The defendant moved to dismiss on the grounds that if the accusatory instrument was considered a misdemeanor complaint, then it should be dismissed for the failure properly to verify the supporting deposition (pursuant to CPL 100.30, subd 1). If the instrument was deemed an information, it would be dismissed on the same grounds, and, in addition, the information would be insufficient upon its face (pursuant to CPL 100.40, subd 1).
The court stated that an information must conform to CPL 100.15. The conclusion was that the instrument did not comply with CPL 100.40 (subd 1, par [c]) in that the elements of the specific offenses charged were not present. Thus the instrument could only be considered as a misdemeanor complaint.
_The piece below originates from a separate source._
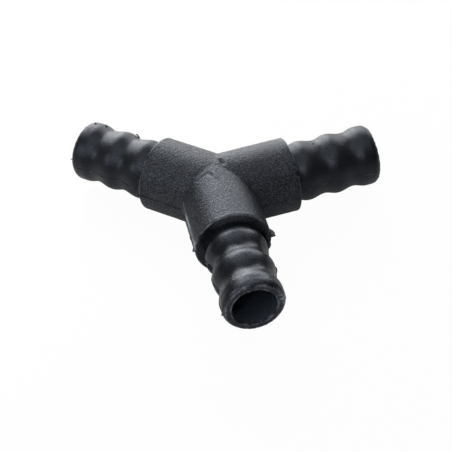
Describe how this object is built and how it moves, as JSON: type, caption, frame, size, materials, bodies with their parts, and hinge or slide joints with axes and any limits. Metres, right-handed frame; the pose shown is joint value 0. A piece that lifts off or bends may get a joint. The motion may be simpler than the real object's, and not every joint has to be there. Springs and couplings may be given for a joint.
{
  "type": "tubing y connector",
  "caption": "One-piece black plastic Y connector that joins three hoses: a stem and two branches, each with a thick sleeve, a shoulder and a ringed hose tail.",
  "frame": {"origin": "the point where the axes of the three arms cross", "axes": "+Z is normal to the plane of the three arms and points up as the fitting lies flat; the stem runs along -X and the two branches lean towards +X, one on each side of it"},
  "size_m": [0.0648, 0.0634, 0.017],
  "materials": {
    "moulded_plastic": "fine spark-eroded grain on the sleeves, smoother satin on the hose tails"
  },
  "bodies": {
    "root": {"y_connector": "moulded_plastic"}
  },
  "joints": []
}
The standards for a misdemeanor complaint — that the allegations of the factual part of such accusatory instrument and/or any supporting deposition which might accompany it provide reasonable cause to believe that the defendant did commit the offense charged in the accusatory part of the instrument — were restated.
The supporting deposition there was sufficient for the purpose of the misdemeanor complaint as to the promoting gambling charge. The possession of gambling instruments was insufficient vis-a-vis the requirement of a misdemeanor complaint.
An information must be sufficient alone, without resort to testimony or record of evidence, in order to withstand a motion to dismiss for insufficiency. Certainty and precision must be patent in an information.
One contrasting observation should be made by this court. During the so-called "looting blackout" crisis, the defendants there were charged with a violation of section 140.20 Penal of the Penal Law — a felony. Defense counsel were moving to dismiss for insufficiency. Except in one instance, this court was denying the motions on the very essence of the statutory language in CPL 100.10, 100.15 Crim. Proc., and 100.40, stressing the differences between an information and a felony complaint.
For the reasons stated above, the defendant's motion to dismiss due to a defective information is granted.